2If you don’t have a smoker, you can use a covered grill with soaked wood chips for a similar effect.
3If perch is not available, try this recipe with other white fish fillets like trout or bass.
4Use a reliable meat thermometer to check the internal temperature to ensure your fish is safely cooked.
Equipment
- Smoker or grill with lid for smoking
- Small bowl for marinade
- Measuring spoons
- Food thermometer (preferably instant-read)
- Tongs or spatula for handling fish
- Plate for resting fish
Shopping List
- [ ] Fresh perch fillets (~$10) - Choose fresh fish with a mild, oceanic smell and firm flesh.
- [ ] Fresh lemon (~$0.50) - Pick firm lemons with bright yellow skin for best flavor.
- [ ] Olive oil (~$1 for small quantity) - Use extra virgin for best taste.
- [ ] Sea salt (commonly available at home)
- [ ] Black pepper (commonly available at home)
- [ ] Wood chips for smoking (~$3 per bag, quantity used is about 1 cup) - Apple or hickory wood chips provide a mild, sweet smoke flavor.
Total approximate cost: $12
FAQ
What internal temperature should smoked perch reach for safety?
Smoked perch should reach an internal temperature of 63°C (145°F) to be safe to eat and ensure it is fully cooked.
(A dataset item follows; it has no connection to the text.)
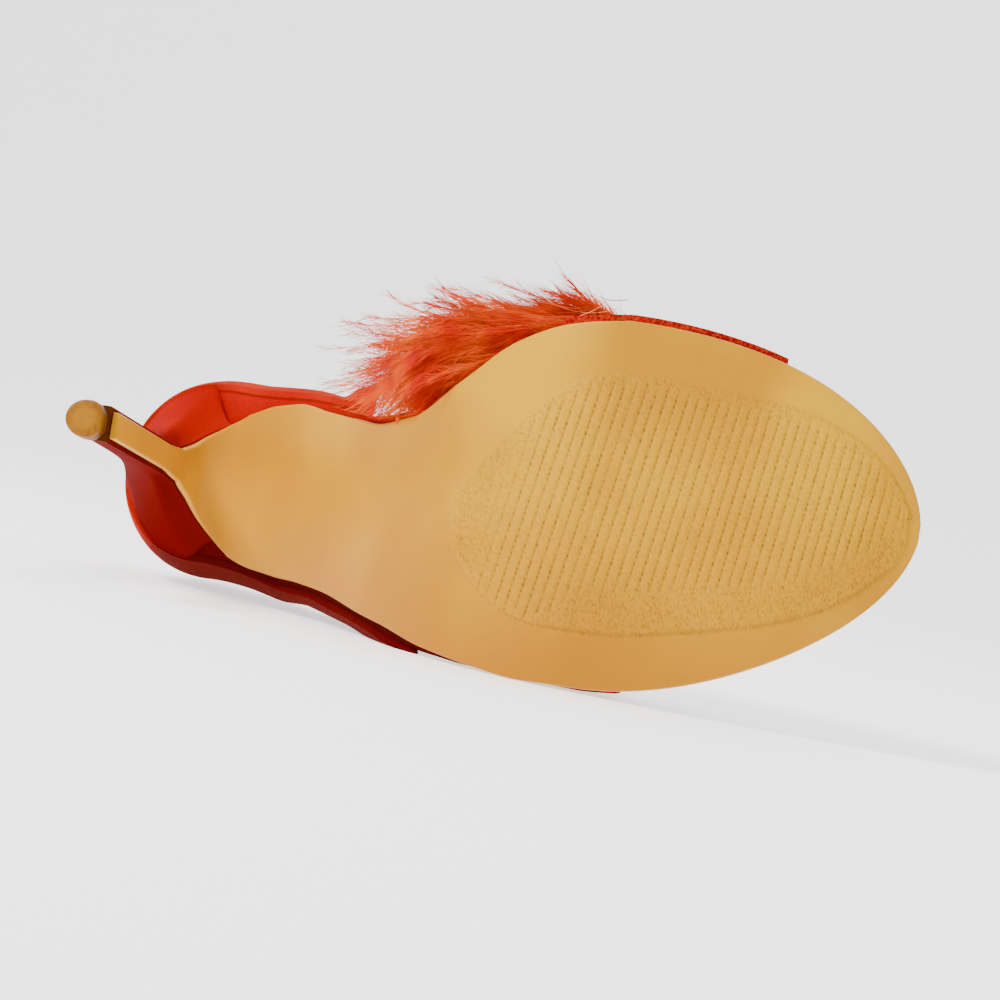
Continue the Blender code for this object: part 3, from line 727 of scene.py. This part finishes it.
def heel_look():
    look = Look("red covered heel", Specular_IOR_Level=0.02)
    x, y, z = look.shoe_place()
    shaded = y.step(-0.014, 0.001) * x.step(0.0015, 0.007)
    cloud = look.noise(0.030, 2.0, 0.5).step(0.3, 0.7)
    fibre = look.noise(0.0007, 4.0, 0.75)
    base = look.colour(cloud, (0.28, 0.0, 0.0), (0.42, 0.008, 0.0))
    base = look.colour(shaded * 0.85, base, (0.07, 0.0, 0.0))
    neck = z.step(0.0095, 0.0065)
    base = look.colour(neck, base, (0.075, 0.016, 0.002))
    return look.finish(base, fibre * 0.12 + 0.74, fibre, 0.00012)


points, faces = make_heel()
new_piece("heel_surface", points, faces, heel_look(), "red_covered_heel", "heel", sharp=50)


# Top piece: the hard amber tread at the heel's tip, flat in front and round behind, worn pale in its
# middle. It is pressed onto the heel.
TOP_PIECE_DEPTH = 0.0100
TOP_PIECE_WIDTH = 0.0088
TOP_PIECE_EDGE = 0.0007
TOP_PIECE_SET_BACK = 0.0012
TOP_PIECE_CORNER = 0.75
TOP_PIECE_ROUND = 0.9


def make_top_piece():
    middle = (HEEL_TIP_FRONT + HEEL_TIP_BACK) / 2
    front = middle + TOP_PIECE_DEPTH / 2 - TOP_PIECE_SET_BACK
    half = TOP_PIECE_WIDTH / 2
    corner = half * TOP_PIECE_CORNER
    outline = []
    for step in range(9):
        angle = math.pi / 2 * step / 8
        x = front - corner + corner * math.cos(angle)
        outline.append((x, half - corner + corner * math.sin(angle)))
    centre = front - half * TOP_PIECE_ROUND
    reach = TOP_PIECE_DEPTH - TOP_PIECE_SET_BACK - half * TOP_PIECE_ROUND
    for step in range(1, 40):
        angle = math.pi / 2 + math.pi * step / 40
        outline.append((centre + reach * math.cos(angle), half * math.sin(angle)))
    outline += [(x, -y) for x, y in outline[8::-1]]
    rings = []
    edge = TOP_PIECE_EDGE
    rise = ((2.2 * edge, 0.0), (edge, 0.0), (0.3 * edge, 0.3 * edge), (0.0, edge), (0.0, 0.004))
    for inset, z in (*rise, (0.0, TOP_PIECE_HEIGHT)):
        kept = 1 - inset / half
        rings.append([(middle + (x - middle) * kept, y * kept, z) for x, y in outline])
    points, faces = loft(rings, capped=False)
    count = len(outline)
    faces.append(tuple(range(count))[::-1])
    faces.append(tuple(range((len(rings) - 1) * count, len(rings) * count)))
    return points, faces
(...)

Can I use other types of wood chips?
Yes, you can use wood chips such as apple, hickory, cherry, or alder. Each type will give a slightly different smoke flavor.
How do I know if the fish is done besides temperature?
The fish should be opaque, flaky, and should separate easily with a fork. If it looks translucent or feels very soft, it needs more cooking.
How should I store leftover smoked perch?
Store leftovers in an airtight container in the refrigerator for up to 2 days. Reheat gently or enjoy cold.